▶ _JOB_:
Take the data below and copy exactly the lines starting at the one with "extrude(amount=housing_screw_length)" and finishing at the one with "zip(*points))), Vector(map(max, zip(*points)))", both included.

▶ _SUPPLIED MATERIAL_:

____

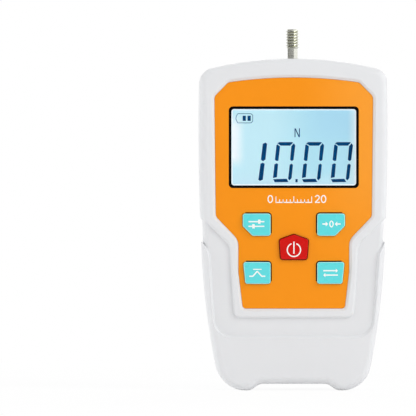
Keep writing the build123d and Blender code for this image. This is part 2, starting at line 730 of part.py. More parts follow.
pedestal_height, pedestal_width = 1.0, 9.0
ledge_top_z = cell_bottom_z - pedestal_height
ledge_foot_z = ledge_top_z - 5.0
bracket_foot_z = 101.0
bracket_leg = 3.0
bracket_inner_round = 2.5
stop_x = 5.5
bracket_inner_y = -plate_front_h - bracket_leg
with BuildPart() as cell_bracket:
    # an angle seen from the side: a leg flat on the chassis and a ledge under the load cell
    with BuildSketch(Plane.YZ.offset(cell_left_x)):
        with BuildLine():
            Polyline((-plate_front_h, bracket_foot_z), (-plate_front_h, ledge_top_z),
                     (-cell_width / 2, ledge_top_z), (-cell_width / 2, ledge_foot_z),
                     (bracket_inner_y, ledge_foot_z), (bracket_inner_y, bracket_foot_z), close=True)
        make_face()
    extrude(amount=cell_right_x - cell_left_x)
    inner_corner = (cell_bracket.edges().filter_by(Axis.X)
                    .sort_by_distance((0, bracket_inner_y, ledge_foot_z))[0])
    fillet(inner_corner, radius=bracket_inner_round)
    # the pedestal that the fixed end of the load cell stands on
    with BuildSketch(Plane.XY.offset(ledge_top_z)):
        with Locations((sum(cell_screw_xs) / 2, 0)):
            Rectangle(pedestal_width, cell_width)
    extrude(amount=pedestal_height)
    with BuildSketch(Plane.XY.offset(ledge_foot_z)):
        with Locations(*[(x, 0) for x in cell_screw_xs], (stop_x, 0)):
            Circle(cell_screw_r + 2 * fit)
    extrude(amount=cell_bottom_z - ledge_foot_z, mode=Mode.SUBTRACT)
finish(cell_bracket.part, "cell_bracket")

cell_head_r = 1.4
with BuildPart() as cell_screws:
    with BuildSketch(Plane.XY.offset(ledge_foot_z)):
        with Locations(*[(x, 0) for x in cell_screw_xs]):
            Circle(cell_head_r)
    extrude(amount=-screw_head_height)
    with BuildSketch(Plane.XY.offset(ledge_foot_z)):
        with Locations(*[(x, 0) for x in cell_screw_xs]):
            Circle(cell_screw_r)
    extrude(amount=cell_bottom_z + cell_screw_bite - 2 - ledge_foot_z)
finish(cell_screws.part, "cell_screws")

stop_head_r, stop_head_height = 2.2, 3.0
with BuildPart() as overload_stop:
    with BuildSketch(Plane.XY.offset(ledge_foot_z - stop_head_height)):
        with Locations((stop_x, 0)):
            RegularPolygon(stop_head_r, 6)
    extrude(amount=stop_head_height)
    with BuildSketch(Plane.XY.offset(ledge_foot_z)):
        with Locations((stop_x, 0)):
            Circle(cell_screw_r + fit)
    extrude(amount=cell_bottom_z - overload_gap - ledge_foot_z)
finish(overload_stop.part, "overload_stop")

thread_foot_z = shaft_top_z - thread_length
tip_chamfer = 0.6
with BuildPart() as sensing_shaft:
    with BuildSketch(Plane.XZ):
        with BuildLine():
            Polyline((0, shaft_foot_z), (shaft_r, shaft_foot_z),
                     (shaft_r, thread_foot_z + shaft_r - thread_r), (thread_r, thread_foot_z),
                     (thread_r, shaft_top_z - tip_chamfer), (thread_r - tip_chamfer, shaft_top_z),
                     (0, shaft_top_z), close=True)
        make_face()
    revolve(axis=Axis.Z)
finish(sensing_shaft.part, "sensing_shaft")

locknut_r, locknut_height = 4.1, 3.0
with BuildPart() as shaft_locknut:
    with BuildSketch(Plane.XY.offset(cell_top_z)):
        RegularPolygon(locknut_r, 6)
        Circle(shaft_r, mode=Mode.SUBTRACT)
    extrude(amount=locknut_height)
finish(shaft_locknut.part, "shaft_locknut")

# ---- shaft guide, clamped in the parting line ---------------------------------------------
guide_bore_r, guide_chamfer = 2.6, 0.4
guide_foot_z, guide_top_z = guide_seat_foot_z - 0.4, body_height - 0.9
with BuildPart() as shaft_guide:
    with BuildSketch(Plane.XZ):
        with BuildLine():
            Polyline((guide_bore_r, guide_foot_z), (guide_r, guide_foot_z),
                     (guide_r, guide_flange_foot_z), (guide_flange_r, guide_flange_foot_z),
                     (guide_flange_r, guide_flange_top_z), (guide_r, guide_flange_top_z),
                     (guide_r, guide_top_z), (guide_bore_r + guide_chamfer, guide_top_z),
                     (guide_bore_r, guide_top_z - guide_chamfer), close=True)
        make_face()
    revolve(axis=Axis.Z)
finish(shaft_guide.part, "shaft_guide")

# ---- battery, its tray and contacts -------------------------------------------------------
tray_wall, tray_floor, tray_depth = 1.2, 0.8, 9.0
tray_half_width = battery_length / 2 + tray_wall + 0.5
tray_margin = tray_wall + 0.2
tray_foot_z = battery_zs[0] - battery_r - tray_margin
tray_top_z = battery_zs[-1] + battery_r + tray_margin
tray_corner_r = 1.5
battery_tip_r, battery_tip = 2.6, 1.2
contact_thickness, contact_width, contact_height = 0.4, 8.0, 9.0
with BuildPart() as battery_tray:
    with BuildSketch(Plane.XZ.offset(plate_front_h)):
        with Locations((0, (tray_foot_z + tray_top_z) / 2)):
            RectangleRounded(2 * tray_half_width, tray_top_z - tray_foot_z, tray_corner_r)
    extrude(amount=tray_depth)
    with BuildSketch(Plane.XZ.offset(plate_front_h + tray_floor)):
        with Locations((0, (tray_foot_z + tray_top_z) / 2)):
            Rectangle(2 * (tray_half_width - tray_wall), tray_top_z - tray_foot_z - 2 * tray_wall)
    extrude(amount=tray_depth, mode=Mode.SUBTRACT)
finish(battery_tray.part, "battery_tray")

with BuildPart() as battery_cells:
    for z in battery_zs:
        with BuildSketch(Plane(origin=(-battery_length / 2, -battery_h, z), z_dir=(1, 0, 0))):
            Circle(battery_r)
        extrude(amount=battery_length - battery_tip)
        with BuildSketch(Plane(origin=(battery_length / 2 - battery_tip, -battery_h, z),
                               z_dir=(1, 0, 0))):
            Circle(battery_tip_r)
        extrude(amount=battery_tip)
finish(battery_cells.part, "battery_cells")

with BuildPart() as battery_contacts:
    for z in battery_zs:
        with Locations((battery_length / 2 + contact_thickness / 2, -battery_h, z),
                       (-battery_length / 2 - contact_thickness / 2, -battery_h, z)):
            Box(contact_thickness, contact_width, contact_height)
finish(battery_contacts.part, "battery_contacts")

# ---- charging socket, clamped in the parting line between the lobes -----------------------
socket_mouth_z = arch_z + 0.2
socket_floor_z, socket_top_z = 13.2, 17.0
pin_foot_z, pin_r, pin_chamfer = arch_z + 1.6, 1.0, 0.4
with BuildPart() as charging_socket:
    with BuildSketch(Plane.XZ):
        with BuildLine():
            Polyline((socket_bore_r, socket_mouth_z), (socket_r, socket_mouth_z),
                     (socket_r, socket_shoulder_z), (socket_body_r, socket_shoulder_z),
                     (socket_body_r, socket_top_z), (0, socket_top_z), (0, socket_floor_z),
                     (socket_bore_r, socket_floor_z), close=True)
        make_face()
    revolve(axis=Axis.Z)
finish(charging_socket.part, "charging_socket")

with BuildPart() as socket_pin:
    with BuildSketch(Plane.XY.offset(pin_foot_z)):
        Circle(pin_r)
    extrude(amount=socket_floor_z - pin_foot_z)
    chamfer(socket_pin.faces().sort_by(Axis.Z)[0].edges(), length=pin_chamfer)
finish(socket_pin.part, "socket_pin")

# ---- housing screws -----------------------------------------------------------------------
head_seat_h = -half_depth + screw_head_depth
housing_head_height, housing_screw_length = 1.9, 20.0
with BuildPart() as housing_screws:
    with BuildSketch(Plane.XZ.offset(head_seat_h)):
        with Locations(*housing_screw_xz):
            Circle(screw_head_r)
    extrude(amount=-housing_head_height)
    with BuildSketch(Plane.XZ.offset(head_seat_h)):
        with Locations(*housing_screw_xz):
            Circle(housing_screw_r)
    extrude(amount=housing_screw_length)
finish(housing_screws.part, "housing_screws")

print(len(made), "nodes:", ", ".join(made))
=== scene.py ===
# %% [markdown]
# # A hand-held force gauge
# The construction is already done: every shell, key, board and screw arrives as a fixed frame of
# CAD solids, in metres, with +Z up along the sensing shaft and the display facing -Y. This
# notebook dresses that frame: it finishes each surface, and adds what a CAD model leaves out,
# such as printed symbols, display segments, a real screw thread and cross recesses.

# %% Load the frame and note its size
import math

import bmesh
import bpy
from mathutils import Euler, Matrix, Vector


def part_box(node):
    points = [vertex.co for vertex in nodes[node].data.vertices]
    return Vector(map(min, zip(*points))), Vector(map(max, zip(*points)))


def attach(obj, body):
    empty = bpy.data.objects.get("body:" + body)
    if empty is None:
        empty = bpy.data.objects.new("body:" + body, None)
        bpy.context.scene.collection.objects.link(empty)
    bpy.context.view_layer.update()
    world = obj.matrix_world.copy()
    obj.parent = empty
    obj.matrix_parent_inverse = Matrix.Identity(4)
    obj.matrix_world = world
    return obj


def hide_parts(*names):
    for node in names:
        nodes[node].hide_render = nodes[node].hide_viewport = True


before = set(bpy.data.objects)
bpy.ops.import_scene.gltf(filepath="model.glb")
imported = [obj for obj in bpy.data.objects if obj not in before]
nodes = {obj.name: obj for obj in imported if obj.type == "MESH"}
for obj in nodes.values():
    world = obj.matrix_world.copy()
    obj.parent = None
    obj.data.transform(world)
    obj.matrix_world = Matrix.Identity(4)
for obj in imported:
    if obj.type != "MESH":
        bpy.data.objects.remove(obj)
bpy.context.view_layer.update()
MM = 0.001
MICRON = 0.001 * MM

# %% [markdown]
# ## Camera
# The gauge is seen almost square on, from far away through a long lens, so that its sides stay
# parallel. The camera stands a degree to the left of the gauge's own axis, which sets the panel
# and display a hair to the right of the housing behind them. The gauge stands right of the middle
# of the picture, so the camera looks beside it. A lens shift could do the same, but a moved
# camera keeps every other view simple.

# %% Camera
PICTURE_WIDTH = 187.2 * MM          # how much of the gauge's front plane the picture spans
FRONT_PLANE = 16.5 * MM             # how far that plane stands in front of the parting plane
CAMERA_X, CAMERA_Z = -38.3 * MM, 82.1 * MM
CAMERA_DISTANCE, CAMERA_TURN = 2.7, math.radians(-1.2)
SENSOR_MM, CLIP_END = 36.0, 20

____

▶ _COMPLETE OUTPUT_:
    extrude(amount=housing_screw_length)
finish(housing_screws.part, "housing_screws")

print(len(made), "nodes:", ", ".join(made))
=== scene.py ===
# %% [markdown]
# # A hand-held force gauge
# The construction is already done: every shell, key, board and screw arrives as a fixed frame of
# CAD solids, in metres, with +Z up along the sensing shaft and the display facing -Y. This
# notebook dresses that frame: it finishes each surface, and adds what a CAD model leaves out,
# such as printed symbols, display segments, a real screw thread and cross recesses.

# %% Load the frame and note its size
import math

import bmesh
import bpy
from mathutils import Euler, Matrix, Vector


def part_box(node):
    points = [vertex.co for vertex in nodes[node].data.vertices]
    return Vector(map(min, zip(*points))), Vector(map(max, zip(*points)))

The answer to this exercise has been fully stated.